Do tej pory nie złapano ośmiu zwierząt, które w miniony czwartek uciekły z gospodarstwa w gminie Niechanowo. W sumie na wolności było 30 byków. Były widziane m.in. w okolicach Żydowa w Wielkopolsce.
Kierowcy jadący drogą krajową nr 15 powinni zachować szczególną ostrożność. Jeśli ktokolwiek zobaczy wolno poruszającego się byka, powinien natychmiast powiadomić o tym gospodarstwo, z którego zwierzęta uciekły.
Generalnie byki nie są same w sobie agresywne. Jeśli otoczymy je w kilka osób, to wówczas będą szukały drogi ucieczki i wezmą wszystko na rogi.
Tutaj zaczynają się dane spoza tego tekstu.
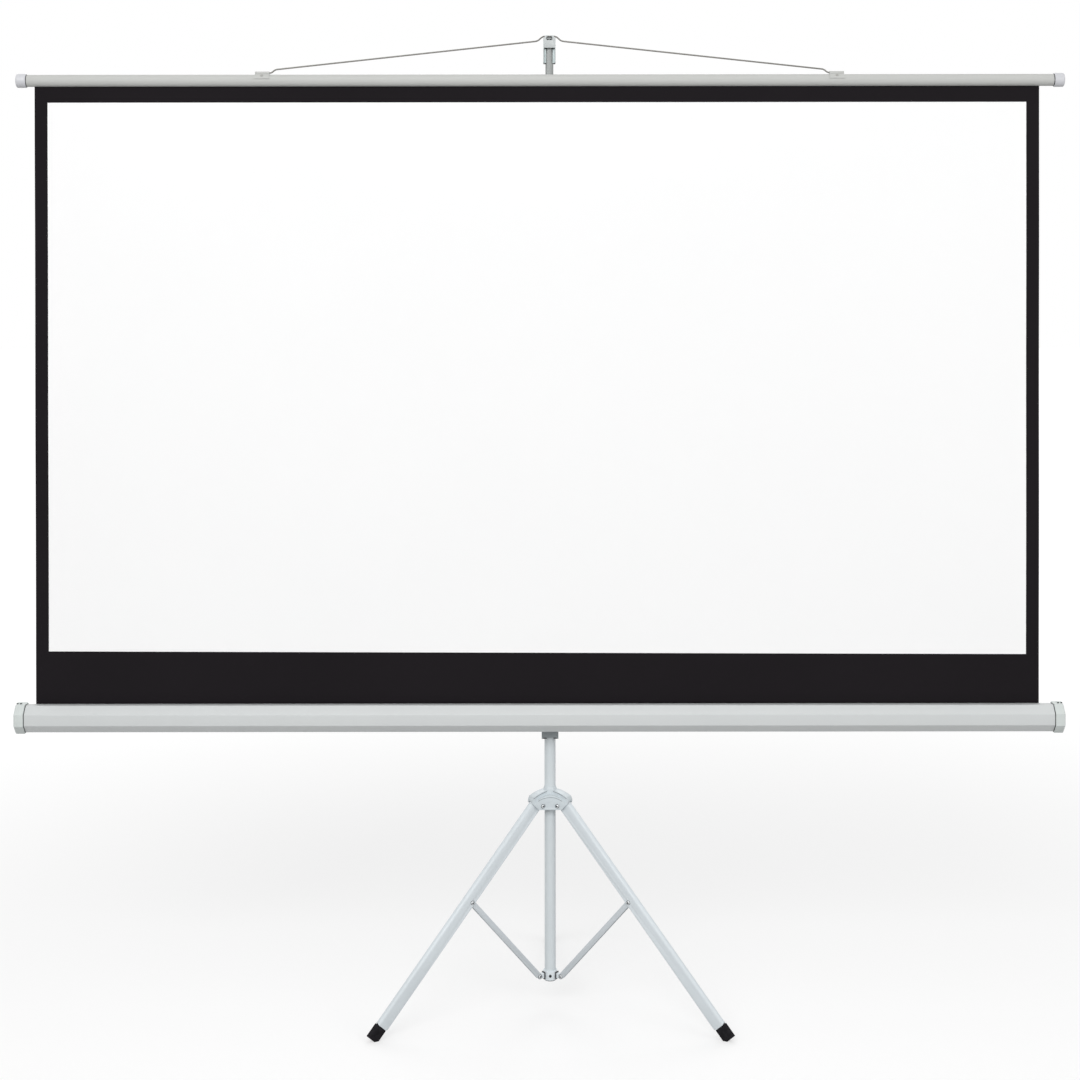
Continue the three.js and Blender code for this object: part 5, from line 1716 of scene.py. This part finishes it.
@dataclass
class MastAndRod(Assembly):
    """The mast with its collar, sleeve and lock, and the extension rod with its clip."""

    radius: float = 12.7 * MM
    wall: float = 1.2 * MM
    edge: float = 0.3 * MM
    plug_edge: float = 0.5 * MM
    cast_edge: float = 0.8 * MM
    clip_edge: float = 0.45 * MM
    screw_seat: float = 1.5 * MM
    screw_radius: float = 3.2 * MM
    screw_height: float = 1.5 * MM
    # Black plates of painted shade in the gaps between the collar and the braces.
    spacer_start: float = 16.6 * MM
    spacer_thickness: float = 1.7 * MM
    spacer_half: float = 6.4 * MM
    spacer_rise: float = 8.0 * MM
    rod: float = 18.0 * MM
    rod_corner: float = 5.88 * MM
    pinch: float = 34.0 * MM
    pinch_soft: float = 2.0 * MM
    pinch_width: float = 8.0 * MM
    fold: float = 33.5 * MM
    fold_start: float = 1.0 * MM
    fold_overlap: float = 1.6 * MM
    fold_depth: float = 0.9 * MM
    fold_inset: float = 0.4 * MM

    def build(self) -> None:
        """Builds from the floor up."""
        self.mast_tube()
        self.collar()
        self.sleeve()
        self.rod_tube()
        self.clip()

    def mast_tube(self) -> None:
        """The mast's tube with a rolled edge at each end."""
        low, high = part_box("mast_tube")
        inner, outer, soft = self.radius - self.wall, self.radius, self.edge
        half = [(inner, soft), (inner + soft, 0.0), (outer - soft, 0.0), (outer, soft)]
        profile = [(r, low.z + z) for r, z in half] + [(r, high.z - z) for r, z in reversed(half)]
        axis = (MAST_AXIS.x, MAST_AXIS.y, 0.0)
        tube = Workshop.revolve("mast_tube_drawn", profile, Axis.Z, axis, MAST_PAINT)
        self.hand_over(tube, "mast", "mast_paint", "mast_tube")
        self.round_off(
            "mast_bottom_plug", "_moulding", BLACK_PLASTIC, "mast", "black_plastic", self.plug_edge
        )

    def collar(self) -> None:
        """The collar with its black plates of painted shade, and its screw."""
        painted_shade_plates = [self.spacer(place) for place in LegPlace]
        self.round_off("mast_collar", "_cast", COLLAR_PAINT_PAINTED_LIGHT, "mast", "mast_paint", self.cast_edge, 3, painted_shade_plates)
        place = middle("collar_screw")
        place.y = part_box("collar_screw")[0].y + self.screw_seat
        way = Vector((0, -1, 0))
        screw = cross_screw(
            "collar_screw_cross", place, way, self.screw_radius, self.screw_height, DARK_STEEL_AND_PAINTED_SHADE
        )
        self.hand_over(screw, "mast", "rivet_steel", "collar_screw")

    def spacer(self, place: LegPlace) -> Piece:
        """A thin black plate across a tongue's root, between the collar and the brace: painted shade in the
        gap there.
        """
        low = (self.spacer_start, -self.spacer_half, -self.spacer_rise)
        high = (self.spacer_start + self.spacer_thickness, self.spacer_half, self.spacer_rise)
        return on_leg_plane(Workshop.block("spacer", low, high, BLACK_PLASTIC), place.turn, COLLAR_PIVOT)

    def sleeve(self) -> None:
        """The sleeve at the mast's top and its lock button."""
        self.round_off("mast_top_sleeve", "_moulding", BLACK_PLASTIC, "mast", "black_plastic", self.plug_edge)
        self.round_off(
            "rod_lock_button", "_moulding", CAP_PLASTIC, "rod_lock", "black_plastic", self.cast_edge, 3
        )

    def rod_tube(self) -> None:
        """The rounded square rod whose top is pinched to a wedge."""
        low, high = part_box("extension_rod")
        shoulder = high.z - self.pinch
        share = self.pinch_width / self.rod
        plan = [(low.z, 1.0, -self.edge), (low.z + self.edge, 1.0, 0.0)]
        plan += [(shoulder - self.pinch_soft, 1.0, 0.0), (shoulder + self.pinch_soft, 0.98, 0.0)]
        plan += [(shoulder + self.pinch * t, 1.0 - (1.0 - share) * t, 0.0) for t in (0.35, 0.7, 0.97)]
        plan.append((high.z, share, -self.edge))
        rings = []
        for z, narrow, inset in plan:
            size = self.rod / 2 + inset
            outline = rounded(
                [(size, -size), (size, size), (-size, size), (-size, -size)], self.rod_corner, 5
            )
            rings.append([(MAST_AXIS.x + x * narrow, MAST_AXIS.y + y, z) for x, y in outline])
        rod = Workshop.smooth(Workshop.loft("extension_rod_drawn", rings, ROD_METAL_AND_PAINTED_SHADE), 30.0)
        self.hand_over(rod, "extension", "tube_metal", "extension_rod")
        self.round_off(
            "rod_guide_plug", "_moulding", BLACK_PLASTIC, "extension", "black_plastic", self.plug_edge
        )

    def clip(self) -> None:
        """The folded hook clip, its lighter folds of painted light beside the rod, and its rivet."""
        low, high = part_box("hook_clip")
        inner, outer = self.rod / 2 - self.fold_overlap, (high.x - low.x) / 2 - self.fold_inset
        face = MAST_AXIS.y - self.rod / 2 + self.fold_depth
        lips = []
        for side in Side:
            near, far = sorted(MAST_AXIS.x + side.value * reach for reach in (inner, outer))
            corners = (near, face, low.z + self.fold_start), (far, MAST_AXIS.y, low.z + self.fold)
            # Painted light: the folds take the lighter inside paint.
            lips.append(Workshop.bevel(Workshop.block("fold", *corners, CLIP_INSIDE_PAINTED_LIGHT), self.edge))
        self.round_off("hook_clip", "_folded", CLIP_PAINT, "extension", "clip_paint", self.clip_edge, 3, lips)
        self.round_off("hook_clip_rivet", "_set", RIVET_STEEL, "extension", "rivet_steel", self.edge)


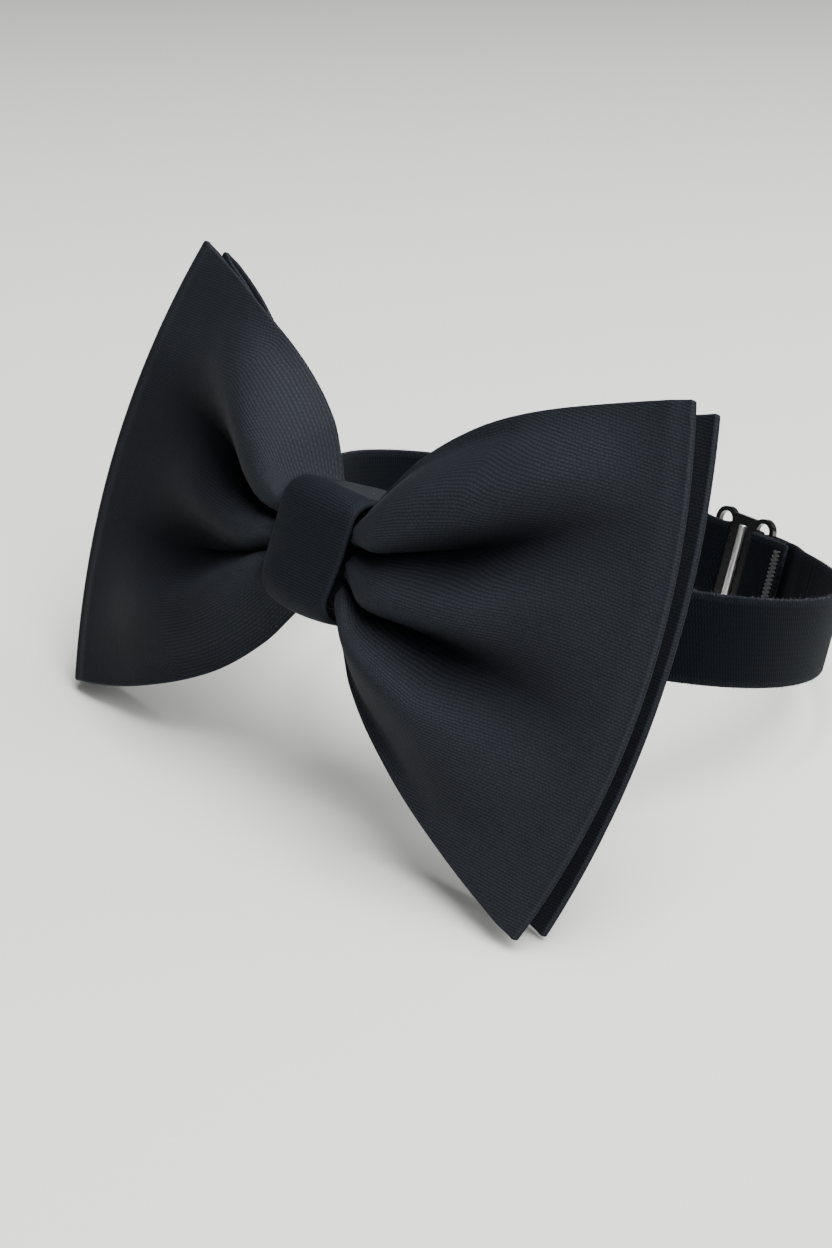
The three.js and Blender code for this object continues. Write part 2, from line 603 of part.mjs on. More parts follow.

Nie powinniśmy do nich podjeżdżać, karmić ich, płoszyć czy próbować łapać - mówi Bogdan Lisiecki z gospodarstwa, z którego uciekły zwierzęta. Mamy doświadczonych ludzi, sprzęt. My zajmiemy się łapaniem. Musimy tylko wiedzieć, gdzie były widziane - dodaje.
Policja prosi o powiadomienie służb lub kontakt bezpośrednio z osobą odpowiedzialną za wyłapanie byków z ramienia gospodarstwa wszystkie osoby, które widziały chociaż jedno z ośmiu zwierząt przebywających na wolności. Można dzwonić na numer alarmowy 112 lub pod numer telefonu 697 496 424 - to bezpośredni kontakt do zagrody. Po odebraniu zgłoszenia przeszkolony zespół przyjeżdża na miejsce i za pomocą usypiających strzałek obezwładnia zwierzę. Następnie jest ono załadowane do transportera i wywożone z powrotem do gospodarstwa.